Acute stress induces different changes on the expression of CB1 receptors in the hippocampus of two lines of male rats differing in their response to stressors

The stress-induced alterations in cognitive processes and psychiatric disorders can be accelerated when acute stressors challenge the hippocampal functions. To address this issue, we used Western Blot (WB) and immunohistochemistry assays to investigate the impact of acute forced swimming (FS) on the expression of the CB1 cannabinoid receptors (CB1R) in the hippocampus (HC) of the male outbred Roman High- (RHA) and Low-Avoidance (RLA) rat lines, one of the most validated genetic models for the study of behavior related to fear/anxiety and stress-induced depression.
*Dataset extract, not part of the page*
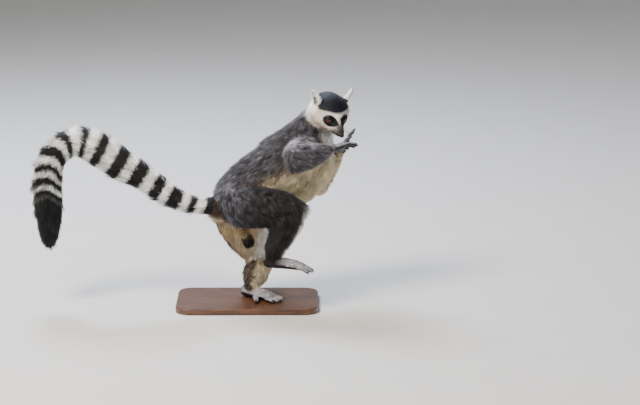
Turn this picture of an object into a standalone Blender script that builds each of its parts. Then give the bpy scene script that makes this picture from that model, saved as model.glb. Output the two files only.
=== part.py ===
"""Ring-tailed lemur, life size, as a still display model on a plain base.

It stands on its left hind foot with the right hind foot lifted, leans forward with both
hands raised, turns its face to its right and carries the tail behind in a hanging arch.
Metres, +Z up, +X the way the body faces, the animal's left side at +Y. The origin is the
centre of the base's underside. Every solid of the body is its outline to the coat's tips.
"""

import math

import bmesh
import bpy
import numpy as np
from mathutils import Matrix, Vector

# ---------------------------------------------------------------- driving dimensions
GAP = 0.0005            # clear space left between neighbouring solids
BASE_LENGTH = 0.290
BASE_WIDTH = 0.190
BASE_HEIGHT = 0.012
BASE_CORNER = 0.030
BASE_EDGE = 0.002
FLOOR_GAP = 0.0003      # the sole's flats lie this far above the base
SOLE_LEVEL = BASE_HEIGHT + FLOOR_GAP

EYE_RADIUS = 0.0083
EAR_HEIGHT = 0.0262
EAR_WIDTH = 0.023
EAR_THICKNESS = 0.0045

# Each route is a list of (x, y, z, half width, half depth) along a part's middle line.
TRUNK = [
    (-0.0561, -0.003, 0.1994, 0.0300, 0.0300),
    (-0.0388, 0.000, 0.2071, 0.0420, 0.0420),
    (-0.0163, 0.004, 0.2265, 0.0500, 0.0530),
    (0.0173, 0.012, 0.2478, 0.0540, 0.0620),
    (0.0594, 0.022, 0.2637, 0.0560, 0.0745),
    (0.0900, 0.032, 0.2807, 0.0530, 0.0785),
    (0.1113, 0.041, 0.3071, 0.0490, 0.0745),
    (0.1240, 0.048, 0.3316, 0.0450, 0.0610),
    (0.1332, 0.052, 0.3500, 0.0400, 0.0500),
]
NECK = [
    (0.1213, 0.047, 0.3280, 0.0400, 0.0460),
    (0.1336, 0.052, 0.3511, 0.0380, 0.0450),
    (0.1465, 0.054, 0.3715, 0.0350, 0.0400),
    (0.1572, 0.048, 0.3882, 0.0320, 0.0340),
]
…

The distinct responses to FS confirmed the different behavioral strategies displayed by the two phenotypes when exposed to stressors, with RLA and RHA rats displaying reactive vs. proactive coping, respectively. In control rats, the WB analysis showed lower hippocampal CB1R relative levels in RLA rats than in their RHA counterparts. After FS, RLA rats showed increased CB1R levels in the dorsal HC (dHC) vs. no change in the ventral HC (vHC), while RHA rats displayed no change in the dHC vs. a decrease in the vHC. In the tissue sections from dHC, FS elicited an increment over the control level of CB1R-like immunoreactivity (LI) in the CA1 and CA3 sectors of the Ammon's horn of RLA rats, while in RHA rats the density of CB1R-LI increased only in the CA1 sector. In tissue sections from the vHC, FS caused an increase over the control values of CB1R-LI only in the CA1 sector of RLA rats and a decrement of the CB1R-LI in the CA1 sector and dentate gyrus of control RHA rats. This study shows for the first time that, in baseline conditions, the CB1Rs are present in the dHC and the vHC of the Roman rat lines with a different distribution along the septo-temporal extension of the HC and that the FS induces rapid and distinct changes in the hippocampal expression of CB1R of RLA vs. RLA rats, in keeping with the view that endocannabinoid signaling may contribute to the molecular mechanisms that regulate the different responses of the dHC vs. the vHC to aversive situations in male Roman rats. Our results also provide evidence supporting the involvement of CB1R in the molecular underpinnings of the susceptibility of RLA rats and the resistance of RHA rats to stress-induced depression-like behavior.